▸ **EXERCISE PROMPT**: Please print the full listing exactly.

▸ **SOURCE DATA**:

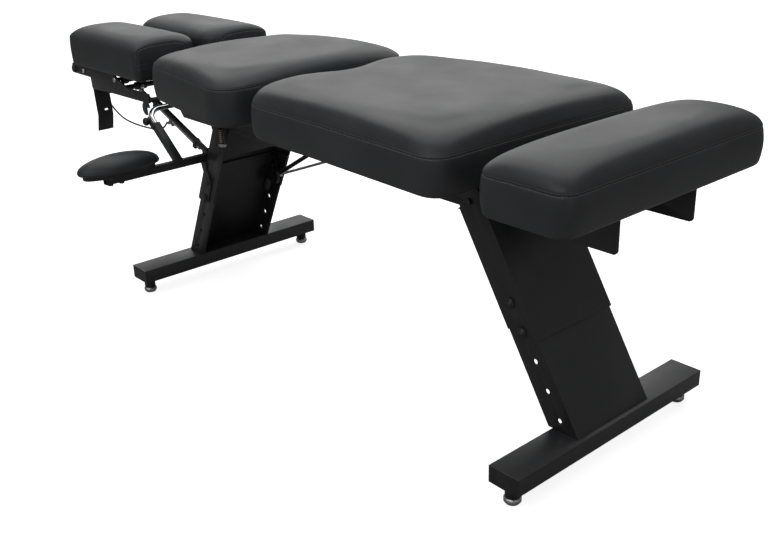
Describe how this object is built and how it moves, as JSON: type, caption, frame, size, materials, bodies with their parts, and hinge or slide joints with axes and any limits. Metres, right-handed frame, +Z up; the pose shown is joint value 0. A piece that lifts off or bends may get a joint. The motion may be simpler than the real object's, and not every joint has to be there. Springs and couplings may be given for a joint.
{
  "type": "chiropractic table",
  "caption": "Chiropractic table on two slanted channel legs, with split face cushions on a tilting head section, dropping chest and pelvic sections and hanging armrests.",
  "frame": {"origin": "on the floor, in the middle of the table's length and width", "axes": "+X toward the foot end, -Y the near side, +Z up"},
  "size_m": [2.064, 0.994, 0.727],
  "materials": {
    "frame_black": "satin black powder coat",
    "chrome": "bright chrome",
    "zinc": "bright zinc plate",
    "spring_steel": "plated spring wire",
    "grey_casting": "grey die casting",
    "black_plastic": "black moulded plastic",
    "rubber": "black rubber",
    "vinyl": "black upholstery vinyl over foam",
    "plywood": "black-stained plywood"
  },
  "bodies": {
    "base": {"head_base_bar": "frame_black", "foot_base_bar": "frame_black", "bar_end_caps": "black_plastic", "glide_bushes": "black_plastic", "head_post": "frame_black", "foot_post": "frame_black", "head_sleeve": "frame_black", "foot_sleeve": "frame_black", "cross_plates": "frame_black", "leg_bolts": "frame_black", "rail_bolts": "frame_black", "rails": "frame_black", "cross_members": "frame_black", "foot_plates": "frame_black", "foot_board": "plywood", "foot_cushion": "vinyl", "drop_bumpers": "rubber", "spring_tab": "frame_black", "brace_tube": "chrome", "sockets": "frame_black", "arm_crossbar": "frame_black", "arm_straps": "frame_black", "arm_boards": "frame_black", "near_arm_pad": "vinyl", "far_arm_pad": "vinyl", "cocking_bracket": "frame_black"},
    "near_head_foot": {"near_head_glide": "zinc"},
    "far_head_foot": {"far_head_glide": "zinc"},
    "near_foot_foot": {"near_foot_glide": "zinc"},
    "far_foot_foot": {"far_foot_glide": "zinc"},
    "chest_section": {"chest_frame": "frame_black", "chest_board": "plywood", "chest_cushion": "vinyl", "chest_spring": "spring_steel"},
    "chest_nut": {"chest_wing_nut": "zinc"},
    "pelvic_section": {"pelvic_frame": "frame_black", "pelvic_board": "plywood", "pelvic_cushion": "vinyl"},
    "head_section": {"head_plates": "frame_black", "head_cross_tubes": "frame_black", "guide_rods": "chrome", "paper_brackets": "frame_black", "release_cable": "black_plastic"},
    "near_face": {"near_face_board": "plywood", "near_face_cushion": "vinyl", "near_face_bearings": "black_plastic"},
    "far_face": {"far_face_board": "plywood", "far_face_cushion": "vinyl", "far_face_bearings": "black_plastic"},
    "release": {"release_lever": "black_plastic"},
    "lock_strut": {"lock_rod": "chrome", "lock_bracket": "grey_casting"},
    "lock_slider": {"lock_bar": "frame_black"},
    "near_clamp": {"near_clamp_knob": "black_plastic"},
    "far_clamp": {"far_clamp_knob": "black_plastic"},
    "cocking": {"cocking_lever": "black_plastic"},
    "cocking_disc": {"cocking_knob": "black_plastic"},
    "chest_push": {"chest_link": "chrome"},
    "pelvic_push": {"pelvic_link": "chrome"}
  },
  "joints": [
    {"name": "near_head_glide_turn", "type": "hinge", "parent": "base", "child": "near_head_foot", "pos_m": [-0.541, -0.28, 0.02], "axis": [0, 0, 1], "continuous": true},
    {"name": "far_head_glide_turn", "type": "hinge", "parent": "base", "child": "far_head_foot", "pos_m": [-0.541, 0.28, 0.02], "axis": [0, 0, 1], "continuous": true},
    {"name": "near_foot_glide_turn", "type": "hinge", "parent": "base", "child": "near_foot_foot", "pos_m": [0.899, -0.28, 0.02], "axis": [0, 0, 1], "continuous": true},
    {"name": "far_foot_glide_turn", "type": "hinge", "parent": "base", "child": "far_foot_foot", "pos_m": [0.899, 0.28, 0.02], "axis": [0, 0, 1], "continuous": true},
    {"name": "chest_drop", "type": "hinge", "parent": "base", "child": "chest_section", "pos_m": [-0.446, 0, 0.5507], "axis": [0, 1, 0], "range_deg": [0, 1.5], "deforming": ["chest_spring"]},
    {"name": "pelvic_drop", "type": "hinge", "parent": "base", "child": "pelvic_section", "pos_m": [0.684, 0, 0.5507], "axis": [0, -1, 0], "range_deg": [0, 1.3]},
    {"name": "chest_nut_turn", "type": "hinge", "parent": "chest_section", "child": "chest_nut", "pos_m": [-0.293, -0.134, 0.46], "axis": [0, 0, 1], "continuous": true},
    {"name": "head_tilt", "type": "hinge", "parent": "base", "child": "head_section", "pos_m": [-0.569, 0, 0.529], "axis": [0, 1, 0], "range_deg": [-20, 8]},
    {"name": "near_face_slide", "type": "slide", "parent": "head_section", "child": "near_face", "axis": [0, -1, 0], "range_m": [0, 0.016]},
    {"name": "far_face_slide", "type": "slide", "parent": "head_section", "child": "far_face", "axis": [0, 1, 0], "range_m": [0, 0.016]},
    {"name": "release_squeeze", "type": "hinge", "parent": "head_section", "child": "release", "pos_m": [-0.986, -0.138, 0.571], "axis": [0, 1, 0], "range_deg": [0, 10], "stiffness_Nm_per_rad": 0.5},
    {"name": "strut_swing", "type": "hinge", "parent": "head_section", "child": "lock_strut", "pos_m": [-0.806, -0.095, 0.549], "axis": [0, -1, 0], "range_deg": [-9, 4]},
    {"name": "strut_slide", "type": "slide", "parent": "lock_strut", "child": "lock_slider", "axis": [0.9308, 0, -0.3656], "range_m": [-0.034, 0.016]},
    {"name": "near_clamp_turn", "type": "hinge", "parent": "base", "child": "near_clamp", "pos_m": [-0.53844, -0.23, 0.50478], "axis": [0, 1, 0], "continuous": true},
    {"name": "far_clamp_turn", "type": "hinge", "parent": "base", "child": "far_clamp", "pos_m": [-0.53844, 0.23, 0.50478], "axis": [0, 1, 0], "continuous": true},
    {"name": "cocking_turn", "type": "hinge", "parent": "base", "child": "cocking", "pos_m": [-0.4037, 0.098, 0.33582], "axis": [0, -1, 0], "range_deg": [0, 20]},
    {"name": "cocking_disc_turn", "type": "hinge", "parent": "cocking", "child": "cocking_disc", "pos_m": [-0.3817, 0.085, 0.30782], "axis": [0, 1, 0], "continuous": true},
    {"name": "chest_push_turn", "type": "hinge", "parent": "cocking", "child": "chest_push", "pos_m": [-0.3817, 0.092, 0.30782], "axis": [0, -1, 0], "range_deg": [-21, 1]},
    {"name": "pelvic_push_turn", "type": "hinge", "parent": "cocking", "child": "pelvic_push", "pos_m": [-0.3817, 0.107, 0.30782], "axis": [0, -1, 0], "range_deg": [-21, 1]}
  ],
  "couplings": [
    {"joint": "strut_swing", "follows": "head_tilt", "ratio": 0.41},
    {"joint": "strut_slide", "follows": "head_tilt", "m_per_rad": 0.078},
    {"joint": "chest_push_turn", "follows": "cocking_turn", "ratio": -1},
    {"joint": "pelvic_push_turn", "follows": "cocking_turn", "ratio": -1}
  ]
}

▸ **RESPONSE TO THE EXERCISE**:
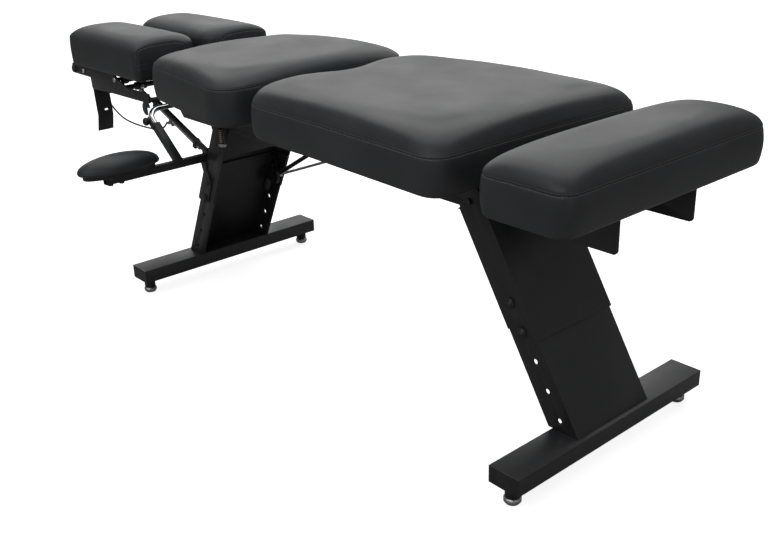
Describe how this object is built and how it moves, as JSON: type, caption, frame, size, materials, bodies with their parts, and hinge or slide joints with axes and any limits. Metres, right-handed frame, +Z up; the pose shown is joint value 0. A piece that lifts off or bends may get a joint. The motion may be simpler than the real object's, and not every joint has to be there. Springs and couplings may be given for a joint.
{
  "type": "chiropractic table",
  "caption": "Chiropractic table on two slanted channel legs, with split face cushions on a tilting head section, dropping chest and pelvic sections and hanging armrests.",
  "frame": {"origin": "on the floor, in the middle of the table's length and width", "axes": "+X toward the foot end, -Y the near side, +Z up"},
  "size_m": [2.064, 0.994, 0.727],
  "materials": {
    "frame_black": "satin black powder coat",
    "chrome": "bright chrome",
    "zinc": "bright zinc plate",
    "spring_steel": "plated spring wire",
    "grey_casting": "grey die casting",
    "black_plastic": "black moulded plastic",
    "rubber": "black rubber",
    "vinyl": "black upholstery vinyl over foam",
    "plywood": "black-stained plywood"
  },
  "bodies": {
    "base": {"head_base_bar": "frame_black", "foot_base_bar": "frame_black", "bar_end_caps": "black_plastic", "glide_bushes": "black_plastic", "head_post": "frame_black", "foot_post": "frame_black", "head_sleeve": "frame_black", "foot_sleeve": "frame_black", "cross_plates": "frame_black", "leg_bolts": "frame_black", "rail_bolts": "frame_black", "rails": "frame_black", "cross_members": "frame_black", "foot_plates": "frame_black", "foot_board": "plywood", "foot_cushion": "vinyl", "drop_bumpers": "rubber", "spring_tab": "frame_black", "brace_tube": "chrome", "sockets": "frame_black", "arm_crossbar": "frame_black", "arm_straps": "frame_black", "arm_boards": "frame_black", "near_arm_pad": "vinyl", "far_arm_pad": "vinyl", "cocking_bracket": "frame_black"},
    "near_head_foot": {"near_head_glide": "zinc"},
    "far_head_foot": {"far_head_glide": "zinc"},
    "near_foot_foot": {"near_foot_glide": "zinc"},
    "far_foot_foot": {"far_foot_glide": "zinc"},
    "chest_section": {"chest_frame": "frame_black", "chest_board": "plywood", "chest_cushion": "vinyl", "chest_spring": "spring_steel"},
    "chest_nut": {"chest_wing_nut": "zinc"},
    "pelvic_section": {"pelvic_frame": "frame_black", "pelvic_board": "plywood", "pelvic_cushion": "vinyl"},
    "head_section": {"head_plates": "frame_black", "head_cross_tubes": "frame_black", "guide_rods": "chrome", "paper_brackets": "frame_black", "release_cable": "black_plastic"},
    "near_face": {"near_face_board": "plywood", "near_face_cushion": "vinyl", "near_face_bearings": "black_plastic"},
    "far_face": {"far_face_board": "plywood", "far_face_cushion": "vinyl", "far_face_bearings": "black_plastic"},
    "release": {"release_lever": "black_plastic"},
    "lock_strut": {"lock_rod": "chrome", "lock_bracket": "grey_casting"},
    "lock_slider": {"lock_bar": "frame_black"},
    "near_clamp": {"near_clamp_knob": "black_plastic"},
    "far_clamp": {"far_clamp_knob": "black_plastic"},
    "cocking": {"cocking_lever": "black_plastic"},
    "cocking_disc": {"cocking_knob": "black_plastic"},
    "chest_push": {"chest_link": "chrome"},
    "pelvic_push": {"pelvic_link": "chrome"}
  },
  "joints": [
    {"name": "near_head_glide_turn", "type": "hinge", "parent": "base", "child": "near_head_foot", "pos_m": [-0.541, -0.28, 0.02], "axis": [0, 0, 1], "continuous": true},
    {"name": "far_head_glide_turn", "type": "hinge", "parent": "base", "child": "far_head_foot", "pos_m": [-0.541, 0.28, 0.02], "axis": [0, 0, 1], "continuous": true},
    {"name": "near_foot_glide_turn", "type": "hinge", "parent": "base", "child": "near_foot_foot", "pos_m": [0.899, -0.28, 0.02], "axis": [0, 0, 1], "continuous": true},
    {"name": "far_foot_glide_turn", "type": "hinge", "parent": "base", "child": "far_foot_foot", "pos_m": [0.899, 0.28, 0.02], "axis": [0, 0, 1], "continuous": true},
    {"name": "chest_drop", "type": "hinge", "parent": "base", "child": "chest_section", "pos_m": [-0.446, 0, 0.5507], "axis": [0, 1, 0], "range_deg": [0, 1.5], "deforming": ["chest_spring"]},
    {"name": "pelvic_drop", "type": "hinge", "parent": "base", "child": "pelvic_section", "pos_m": [0.684, 0, 0.5507], "axis": [0, -1, 0], "range_deg": [0, 1.3]},
    {"name": "chest_nut_turn", "type": "hinge", "parent": "chest_section", "child": "chest_nut", "pos_m": [-0.293, -0.134, 0.46], "axis": [0, 0, 1], "continuous": true},
    {"name": "head_tilt", "type": "hinge", "parent": "base", "child": "head_section", "pos_m": [-0.569, 0, 0.529], "axis": [0, 1, 0], "range_deg": [-20, 8]},
    {"name": "near_face_slide", "type": "slide", "parent": "head_section", "child": "near_face", "axis": [0, -1, 0], "range_m": [0, 0.016]},
    {"name": "far_face_slide", "type": "slide", "parent": "head_section", "child": "far_face", "axis": [0, 1, 0], "range_m": [0, 0.016]},
    {"name": "release_squeeze", "type": "hinge", "parent": "head_section", "child": "release", "pos_m": [-0.986, -0.138, 0.571], "axis": [0, 1, 0], "range_deg": [0, 10], "stiffness_Nm_per_rad": 0.5},
    {"name": "strut_swing", "type": "hinge", "parent": "head_section", "child": "lock_strut", "pos_m": [-0.806, -0.095, 0.549], "axis": [0, -1, 0], "range_deg": [-9, 4]},
    {"name": "strut_slide", "type": "slide", "parent": "lock_strut", "child": "lock_slider", "axis": [0.9308, 0, -0.3656], "range_m": [-0.034, 0.016]},
    {"name": "near_clamp_turn", "type": "hinge", "parent": "base", "child": "near_clamp", "pos_m": [-0.53844, -0.23, 0.50478], "axis": [0, 1, 0], "continuous": true},
    {"name": "far_clamp_turn", "type": "hinge", "parent": "base", "child": "far_clamp", "pos_m": [-0.53844, 0.23, 0.50478], "axis": [0, 1, 0], "continuous": true},
    {"name": "cocking_turn", "type": "hinge", "parent": "base", "child": "cocking", "pos_m": [-0.4037, 0.098, 0.33582], "axis": [0, -1, 0], "range_deg": [0, 20]},
    {"name": "cocking_disc_turn", "type": "hinge", "parent": "cocking", "child": "cocking_disc", "pos_m": [-0.3817, 0.085, 0.30782], "axis": [0, 1, 0], "continuous": true},
    {"name": "chest_push_turn", "type": "hinge", "parent": "cocking", "child": "chest_push", "pos_m": [-0.3817, 0.092, 0.30782], "axis": [0, -1, 0], "range_deg": [-21, 1]},
    {"name": "pelvic_push_turn", "type": "hinge", "parent": "cocking", "child": "pelvic_push", "pos_m": [-0.3817, 0.107, 0.30782], "axis": [0, -1, 0], "range_deg": [-21, 1]}
  ],
  "couplings": [
    {"joint": "strut_swing", "follows": "head_tilt", "ratio": 0.41},
    {"joint": "strut_slide", "follows": "head_tilt", "m_per_rad": 0.078},
    {"joint": "chest_push_turn", "follows": "cocking_turn", "ratio": -1},
    {"joint": "pelvic_push_turn", "follows": "cocking_turn", "ratio": -1}
  ]
}